━━━━━ Dataset content ━━━━━
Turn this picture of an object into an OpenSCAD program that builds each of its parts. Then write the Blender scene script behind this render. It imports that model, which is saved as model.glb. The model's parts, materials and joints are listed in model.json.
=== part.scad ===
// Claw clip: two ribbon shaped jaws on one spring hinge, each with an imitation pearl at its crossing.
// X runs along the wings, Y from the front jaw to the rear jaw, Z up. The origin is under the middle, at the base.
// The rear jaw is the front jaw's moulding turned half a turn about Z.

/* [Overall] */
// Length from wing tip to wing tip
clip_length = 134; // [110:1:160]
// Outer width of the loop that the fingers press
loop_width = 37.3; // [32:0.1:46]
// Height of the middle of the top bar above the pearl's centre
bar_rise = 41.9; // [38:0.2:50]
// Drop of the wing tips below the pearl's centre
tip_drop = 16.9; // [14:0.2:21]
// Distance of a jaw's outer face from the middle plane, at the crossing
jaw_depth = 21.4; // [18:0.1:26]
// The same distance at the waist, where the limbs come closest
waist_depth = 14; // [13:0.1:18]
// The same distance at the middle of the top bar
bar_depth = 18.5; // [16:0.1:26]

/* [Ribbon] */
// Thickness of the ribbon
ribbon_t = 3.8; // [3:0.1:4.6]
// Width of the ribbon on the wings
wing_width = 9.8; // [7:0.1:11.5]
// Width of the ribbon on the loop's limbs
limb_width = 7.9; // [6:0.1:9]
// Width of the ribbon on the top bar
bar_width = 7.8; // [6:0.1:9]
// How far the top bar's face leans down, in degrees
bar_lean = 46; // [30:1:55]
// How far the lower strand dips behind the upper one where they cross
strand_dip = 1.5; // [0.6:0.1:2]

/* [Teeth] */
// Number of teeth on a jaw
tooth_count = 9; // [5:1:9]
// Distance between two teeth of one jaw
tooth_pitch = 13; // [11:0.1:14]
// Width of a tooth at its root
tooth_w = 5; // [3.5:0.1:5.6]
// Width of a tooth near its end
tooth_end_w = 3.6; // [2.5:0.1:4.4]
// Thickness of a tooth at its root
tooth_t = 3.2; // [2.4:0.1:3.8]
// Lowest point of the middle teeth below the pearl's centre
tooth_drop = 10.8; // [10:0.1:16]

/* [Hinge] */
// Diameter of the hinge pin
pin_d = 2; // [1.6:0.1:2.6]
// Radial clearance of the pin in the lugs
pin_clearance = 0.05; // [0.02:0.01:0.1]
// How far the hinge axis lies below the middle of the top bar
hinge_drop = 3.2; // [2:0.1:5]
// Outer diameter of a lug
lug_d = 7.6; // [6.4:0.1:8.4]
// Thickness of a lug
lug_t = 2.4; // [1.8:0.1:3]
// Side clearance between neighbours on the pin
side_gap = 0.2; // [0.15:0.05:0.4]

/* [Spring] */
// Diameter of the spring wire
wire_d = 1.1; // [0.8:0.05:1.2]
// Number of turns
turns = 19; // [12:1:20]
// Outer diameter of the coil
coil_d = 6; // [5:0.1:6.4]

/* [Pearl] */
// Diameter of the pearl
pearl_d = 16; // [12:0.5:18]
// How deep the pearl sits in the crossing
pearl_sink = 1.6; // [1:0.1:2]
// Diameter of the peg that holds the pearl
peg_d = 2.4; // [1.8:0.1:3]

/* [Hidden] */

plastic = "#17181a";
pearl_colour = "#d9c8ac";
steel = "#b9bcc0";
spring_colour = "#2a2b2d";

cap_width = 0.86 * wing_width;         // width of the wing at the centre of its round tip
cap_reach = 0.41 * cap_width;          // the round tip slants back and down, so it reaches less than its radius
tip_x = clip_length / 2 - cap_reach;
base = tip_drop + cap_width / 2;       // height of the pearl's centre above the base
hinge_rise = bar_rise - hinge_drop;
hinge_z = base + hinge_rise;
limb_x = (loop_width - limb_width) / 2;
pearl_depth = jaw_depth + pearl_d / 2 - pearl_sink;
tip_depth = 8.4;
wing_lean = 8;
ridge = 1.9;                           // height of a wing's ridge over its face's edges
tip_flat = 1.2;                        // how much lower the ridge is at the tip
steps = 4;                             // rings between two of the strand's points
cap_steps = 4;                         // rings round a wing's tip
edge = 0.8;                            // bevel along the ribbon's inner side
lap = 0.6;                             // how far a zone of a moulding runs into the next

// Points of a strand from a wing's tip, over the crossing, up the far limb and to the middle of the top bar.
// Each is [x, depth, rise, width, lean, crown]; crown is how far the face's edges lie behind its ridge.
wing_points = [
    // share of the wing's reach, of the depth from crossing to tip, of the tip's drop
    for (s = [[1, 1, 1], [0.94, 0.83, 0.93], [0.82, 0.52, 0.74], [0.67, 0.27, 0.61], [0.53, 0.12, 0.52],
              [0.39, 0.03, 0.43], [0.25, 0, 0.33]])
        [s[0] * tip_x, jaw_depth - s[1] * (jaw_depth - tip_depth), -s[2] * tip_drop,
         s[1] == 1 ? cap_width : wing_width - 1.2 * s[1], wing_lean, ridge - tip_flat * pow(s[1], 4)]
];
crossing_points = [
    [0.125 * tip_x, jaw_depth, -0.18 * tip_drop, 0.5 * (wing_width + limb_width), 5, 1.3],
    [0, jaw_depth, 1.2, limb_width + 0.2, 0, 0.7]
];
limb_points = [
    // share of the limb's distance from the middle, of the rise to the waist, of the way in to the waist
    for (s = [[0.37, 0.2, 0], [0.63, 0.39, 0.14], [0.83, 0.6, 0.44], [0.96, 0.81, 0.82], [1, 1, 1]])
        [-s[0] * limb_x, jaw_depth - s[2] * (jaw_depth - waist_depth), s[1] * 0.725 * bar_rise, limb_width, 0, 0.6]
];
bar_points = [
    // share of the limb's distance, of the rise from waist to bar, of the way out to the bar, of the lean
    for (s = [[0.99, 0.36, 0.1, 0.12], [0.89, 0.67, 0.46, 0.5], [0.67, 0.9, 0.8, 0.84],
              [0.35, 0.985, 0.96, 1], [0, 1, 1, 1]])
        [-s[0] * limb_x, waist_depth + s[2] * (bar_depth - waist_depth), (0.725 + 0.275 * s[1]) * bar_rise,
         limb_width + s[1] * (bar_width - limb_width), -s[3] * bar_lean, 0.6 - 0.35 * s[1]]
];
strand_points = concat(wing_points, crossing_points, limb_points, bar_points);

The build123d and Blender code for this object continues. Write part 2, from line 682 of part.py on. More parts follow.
━━━━━
▶ **What the task asks**: Faithfully copy every entry, leaving nothing out.

▶ **Written answer**:
Turn this picture of an object into an OpenSCAD program that builds each of its parts. Then write the Blender scene script behind this render. It imports that model, which is saved as model.glb. The model's parts, materials and joints are listed in model.json.
=== part.scad ===
// Claw clip: two ribbon shaped jaws on one spring hinge, each with an imitation pearl at its crossing.
// X runs along the wings, Y from the front jaw to the rear jaw, Z up. The origin is under the middle, at the base.
// The rear jaw is the front jaw's moulding turned half a turn about Z.

/* [Overall] */
// Length from wing tip to wing tip
clip_length = 134; // [110:1:160]
// Outer width of the loop that the fingers press
loop_width = 37.3; // [32:0.1:46]
// Height of the middle of the top bar above the pearl's centre
bar_rise = 41.9; // [38:0.2:50]
// Drop of the wing tips below the pearl's centre
tip_drop = 16.9; // [14:0.2:21]
// Distance of a jaw's outer face from the middle plane, at the crossing
jaw_depth = 21.4; // [18:0.1:26]
// The same distance at the waist, where the limbs come closest
waist_depth = 14; // [13:0.1:18]
// The same distance at the middle of the top bar
bar_depth = 18.5; // [16:0.1:26]

/* [Ribbon] */
// Thickness of the ribbon
ribbon_t = 3.8; // [3:0.1:4.6]
// Width of the ribbon on the wings
wing_width = 9.8; // [7:0.1:11.5]
// Width of the ribbon on the loop's limbs
limb_width = 7.9; // [6:0.1:9]
// Width of the ribbon on the top bar
bar_width = 7.8; // [6:0.1:9]
// How far the top bar's face leans down, in degrees
bar_lean = 46; // [30:1:55]
// How far the lower strand dips behind the upper one where they cross
strand_dip = 1.5; // [0.6:0.1:2]

/* [Teeth] */
// Number of teeth on a jaw
tooth_count = 9; // [5:1:9]
// Distance between two teeth of one jaw
tooth_pitch = 13; // [11:0.1:14]
// Width of a tooth at its root
tooth_w = 5; // [3.5:0.1:5.6]
// Width of a tooth near its end
tooth_end_w = 3.6; // [2.5:0.1:4.4]
// Thickness of a tooth at its root
tooth_t = 3.2; // [2.4:0.1:3.8]
// Lowest point of the middle teeth below the pearl's centre
tooth_drop = 10.8; // [10:0.1:16]

/* [Hinge] */
// Diameter of the hinge pin
pin_d = 2; // [1.6:0.1:2.6]
// Radial clearance of the pin in the lugs
pin_clearance = 0.05; // [0.02:0.01:0.1]
// How far the hinge axis lies below the middle of the top bar
hinge_drop = 3.2; // [2:0.1:5]
// Outer diameter of a lug
lug_d = 7.6; // [6.4:0.1:8.4]
// Thickness of a lug
lug_t = 2.4; // [1.8:0.1:3]
// Side clearance between neighbours on the pin
side_gap = 0.2; // [0.15:0.05:0.4]

/* [Spring] */
// Diameter of the spring wire
wire_d = 1.1; // [0.8:0.05:1.2]
// Number of turns
turns = 19; // [12:1:20]
// Outer diameter of the coil
coil_d = 6; // [5:0.1:6.4]

/* [Pearl] */
// Diameter of the pearl
pearl_d = 16; // [12:0.5:18]
// How deep the pearl sits in the crossing
pearl_sink = 1.6; // [1:0.1:2]
// Diameter of the peg that holds the pearl
peg_d = 2.4; // [1.8:0.1:3]

/* [Hidden] */

plastic = "#17181a";
pearl_colour = "#d9c8ac";
steel = "#b9bcc0";
spring_colour = "#2a2b2d";

cap_width = 0.86 * wing_width;         // width of the wing at the centre of its round tip
cap_reach = 0.41 * cap_width;          // the round tip slants back and down, so it reaches less than its radius
tip_x = clip_length / 2 - cap_reach;
base = tip_drop + cap_width / 2;       // height of the pearl's centre above the base
hinge_rise = bar_rise - hinge_drop;
hinge_z = base + hinge_rise;
limb_x = (loop_width - limb_width) / 2;
pearl_depth = jaw_depth + pearl_d / 2 - pearl_sink;
tip_depth = 8.4;
wing_lean = 8;
ridge = 1.9;                           // height of a wing's ridge over its face's edges
tip_flat = 1.2;                        // how much lower the ridge is at the tip
steps = 4;                             // rings between two of the strand's points
cap_steps = 4;                         // rings round a wing's tip
edge = 0.8;                            // bevel along the ribbon's inner side
lap = 0.6;                             // how far a zone of a moulding runs into the next

// Points of a strand from a wing's tip, over the crossing, up the far limb and to the middle of the top bar.
// Each is [x, depth, rise, width, lean, crown]; crown is how far the face's edges lie behind its ridge.
wing_points = [
    // share of the wing's reach, of the depth from crossing to tip, of the tip's drop
    for (s = [[1, 1, 1], [0.94, 0.83, 0.93], [0.82, 0.52, 0.74], [0.67, 0.27, 0.61], [0.53, 0.12, 0.52],
              [0.39, 0.03, 0.43], [0.25, 0, 0.33]])
        [s[0] * tip_x, jaw_depth - s[1] * (jaw_depth - tip_depth), -s[2] * tip_drop,
         s[1] == 1 ? cap_width : wing_width - 1.2 * s[1], wing_lean, ridge - tip_flat * pow(s[1], 4)]
];
crossing_points = [
    [0.125 * tip_x, jaw_depth, -0.18 * tip_drop, 0.5 * (wing_width + limb_width), 5, 1.3],
    [0, jaw_depth, 1.2, limb_width + 0.2, 0, 0.7]
];
limb_points = [
    // share of the limb's distance from the middle, of the rise to the waist, of the way in to the waist
    for (s = [[0.37, 0.2, 0], [0.63, 0.39, 0.14], [0.83, 0.6, 0.44], [0.96, 0.81, 0.82], [1, 1, 1]])
        [-s[0] * limb_x, jaw_depth - s[2] * (jaw_depth - waist_depth), s[1] * 0.725 * bar_rise, limb_width, 0, 0.6]
];
bar_points = [
    // share of the limb's distance, of the rise from waist to bar, of the way out to the bar, of the lean
    for (s = [[0.99, 0.36, 0.1, 0.12], [0.89, 0.67, 0.46, 0.5], [0.67, 0.9, 0.8, 0.84],
              [0.35, 0.985, 0.96, 1], [0, 1, 1, 1]])
        [-s[0] * limb_x, waist_depth + s[2] * (bar_depth - waist_depth), (0.725 + 0.275 * s[1]) * bar_rise,
         limb_width + s[1] * (bar_width - limb_width), -s[3] * bar_lean, 0.6 - 0.35 * s[1]]
];
strand_points = concat(wing_points, crossing_points, limb_points, bar_points);

The build123d and Blender code for this object continues. Write part 2, from line 682 of part.py on. More parts follow.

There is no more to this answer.